XYZ is selling a new apple jam in some of its stores for pilot testing. The marketing team of XYZ wants to analyze ad effectiveness by measuring the following:

- Which type of in-store advertisement is more effective? They have placed two types of ads in stores for testing, one theme is a natural production of the jam, the other theme is family health caring;
- The Price Elasticity – the reactions of sales quantity of the apple jam to its price change;
- The Cross-price Elasticity – the reactions of sales quantity of the apple jam to the price changes of other products such as apricot jam and butter in the same store;
- How to find the best unit price of the apple jam can maximize the profit and forecast sales with that price.

The marketing team randomly sampled 30 observations and constructed the following dataset for the analysis. There are 5 variables (data columns) in the dataset.

### Ad Effectiveness

The marketing team wants to find out the best ad effectiveness for sales between the two types of ads, one is with a natural production theme; the other is with a family health caring theme. So they can place the better one into all of XYZ’s stores after the pilot period.

To find out the better ad, we can calculate and compare the mean of sales with the two different ad types at the first step. One way to do that is to subset the data using R into two datasets, one with ad_type == 0 and the other with ad_type == 0.

The mean of sales with nature product theme is about **190**; the mean of sales with family health caring theme is about **250**. It looks like that the latter one is better. However, this is only the conclusion based on the sample with only 30 observations randomly selected. To find out how likely the conclusion is correct for the whole population, it is necessary to do statistical testing – a __two-sample t-test__.

It is important to check the assumptions of t-tests, which assume the observations are normally distributed and independent, before conducting the t-tests. Otherwise, the results of t-tests are not valid. The observations are independent since they were randomly sampled. We check the normality by plotting the distribution shapes of the two groups of sales data using box-plot and density distribution. We can also apply Shapiro-Wilk tests to check the normality assumption. The p-value in our example of the Shapiro-Wilk is less than 0.05, so there is no strong evidence to reject the null hypothesis that the two groups of sales data are normally distributed.

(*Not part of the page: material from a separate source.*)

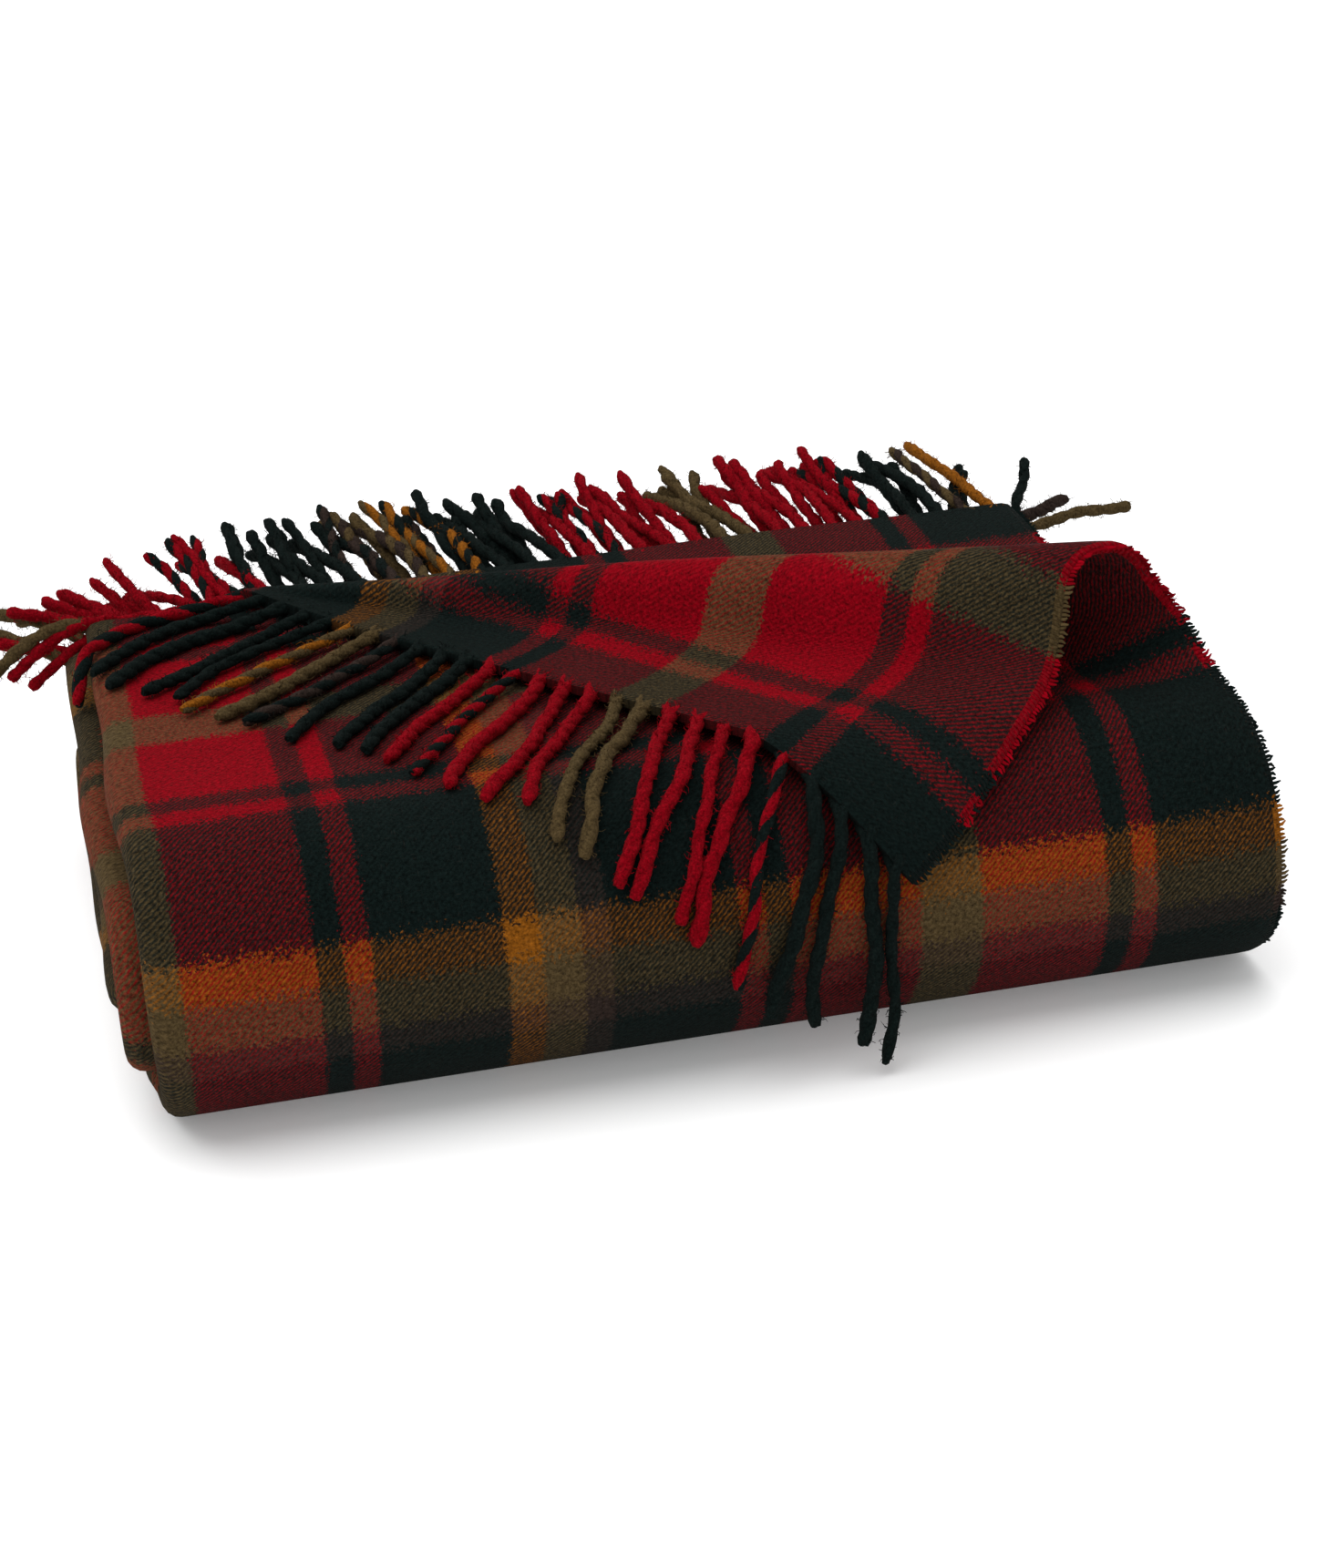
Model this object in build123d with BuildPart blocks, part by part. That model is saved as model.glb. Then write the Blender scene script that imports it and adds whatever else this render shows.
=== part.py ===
from build123d import *
import math
import os

# Folded throw blanket, millimetres. +X runs along the front roll from the folded edge (left)
# to the selvedges (right), +Y runs from the front roll to the fringed ends, +Z is up.
# The origin is the middle of the flat stretch that rests on the table.
#
# The cloth is folded in half across its width, in half along its length with both fringed
# ends together, and then in thirds. That makes four sheets, a (outside), b, c and d, which lie
# on top of each other twelve deep. The fringed corner of the top sheet is turned back, all but
# a strip of it next to the left fold.

# --- driving dimensions ---------------------------------------------------------------------
WIDTH = 355.0            # folded width, half of the cloth's
CLOTH = 5.0              # thickness of the brushed cloth
PITCH = 7.7              # height from one layer to the next, air included
LAYERS = 12
SHEETS = "abcd"
SELVEDGE = 3.5           # woven edge band
FRONT_Y = -95.0          # axis of the front roll
BACK_Y = 95.0            # axis of the back roll
HALF_FOLD_Y = -91.0      # axis of the fold that lies inside the front roll
FRINGE_Y = 97.0          # where the sheets b, c and d end and their fringe begins
FOLD_STEP = 8.0          # how far the fold of c and d stands out past that of a and b

TASSEL_RADIUS = 2.6
TASSEL_LENGTH = 75.0
TASSELS = 32             # along one edge
TASSEL_GAP = 3.2         # clearance from the cloth's edge to a tassel's slanted end
LEAN = 27.0              # how far left a tassel's tip lies of its base
LEAN_FAN = 10.0          # more of that near the left folds
LEAN_FAN_U = 45.0
LEAN_FAN_SPREAD = 25.0
SPLAY_LENGTH = 45.0      # stretch next to the selvedges where the tassels splay to the right
DROOP_U = 75.0           # the back fringe droops under the crease up to here,
DROOP_RUN = 45.0         # and over this stretch it lifts
SAG = 1.0                # bow of a tassel
# sheet: rise of the tips, rise of the tips at the left folds, splay at the selvedge
ROWS = {
    "a": (18.0, -2.0, 0.0),
    "b": (14.0, -6.0, 25.0),
    "c": (4.0, -10.0, 32.0),
    "d": (-6.0, -14.0, 58.0),
}

# The turned-back corner
CREASE_U = 50.0          # where the crease starts on the fringed edge, from the left folds
RIDGE_START_Y = 95.9     # the same point's Y
RIDGE_RIGHT_Y = -62.0    # where the crease ends, on the right selvedge
TURN_DEG = 53.3          # angle between the fringed edge and its place before it was turned
SHEET_RISE = 20.0        # how far the sheet below climbs to the crease at the right end
ARCH_HEIGHT = 42.0       # the arch that the corner makes there
ARCH_WIDTH = 74.0        # from the crease to where the corner lies down again
ARCH_WIDTH_LEFT = 6.0    # the same in line with the left fold
ARCH_PEAK = 0.25         # place of the arch's top, as a share of its width
ARCH_START = 0.6         # its height at the crease, as a share of the top's
RUNNING_GAP = 0.4        # clearance between the crease and the corner that turns on it
HANG_LEFT = 60.0         # plan angle of the corner's tassels from -X towards -Y
HANG_RIGHT = 90.0
HANG_TURN_U = 200.0      # past here along the edge they turn to hang straight down
HANG_SHORTER = 23.0      # how much shorter the last of them hangs, clear of the table
HANG_SLANT = 0.45        # forward reach for each millimetre that they hang below the roll's axis
BAND_GAP = 0.9           # clearance between the corner's cloth and its selvedge band
CORNER_INSET = (14.0, 18.0)  # its cloth ends this far from the crease's start and the selvedge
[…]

The result of the p-value of the t-test is less than 0.05. We have strong evidence to say that the population means of the sales with the two different ad types are different because the p-value of the t-test is very small;

So the conclusion is that the option with the theme of family health caring results in better ad effectiveness.

**Sales Drivers and Price Elasticity Analysis**

With the information given in the data set, we can explore how apple jam price, ad type, apricot jam price, butter price influence the sales of apple jam in a store by multiple linear regression analysis. Here, “sales” is the dependent variable and the others are independent variables.

Based on the multiple regression model, we can accept the regression result and construct the formula of sales as follows:

**Sales = 774.81 – 51.24 * price + 29.74 * ad_type + 22.1 * price_apricot – 25.28 * price_butter**

With the model established, we can analyze the Price Elasticity(PE) and Cross-price Elasticity(CPE) to predict the reactions of sales quantity to price. “Price elasticity is defined as %ΔQ/%ΔP, which indicates the percent change in quantity divided by the percent change in price; Cross-price Elasticity is the percent change in quantity divided by the change in the price of some other product.”

- PE = (ΔQ/Q) / (ΔP/P) = (ΔQ/ΔP) * (P/Q) = -51.24 * 0.045 = -2.3
- P is price, Q is sales quantity
- ΔQ/ΔP = -51.24, the parameter before the variable “price” in the above model
- P/Q = 9.738 / 216.7 = 0.045, P is the mean of prices in the dataset, so does Q
- The PE indicates that a 10% decrease in price will increase the sales by 23%, and vice versa.

We can further calculate the CPE on apricot jam and butter to analyze how the change of apricot jam and cookies price influences apple jam sales.

**Optimal Pricing and Sales Prediction**

Usually, companies want to get higher profits rather than just higher sales quantity. So, how to set the optimal price for the new apple jam to get the maximum profit based on the dataset collected in the pilot period and the regression model above?

To simplify the question, we can let the ad_type = 1, the price_apricot = 7.659 (mean value), and the price_jam = 9.738 (mean value).

The regression model is simplified as follows:-

- Sales = 774.81 – 51.24 * price + 29.74 * 1 + 22.1 * 7.659 – 25.28 * 9.738
**Sales = 772.64 – 51.24*price**

Assume the marginal cost(C) per unit of apple jam is 5. We can calculate the profit (Y) by the following formula.

- Y = (price – C) * Sales Quantity = (price – 5) * (772.64 – 51.24*price)
**Y = – 51.24 * price^2 + 1028.84 * price – 3863.2**

To get the optimal price to maximize Y, we can use optimize function in R to maximize the objective function (Y). The optimize function will calculate the optimal price of the apple jam. We can further use the model to predict the sales using the optimal price.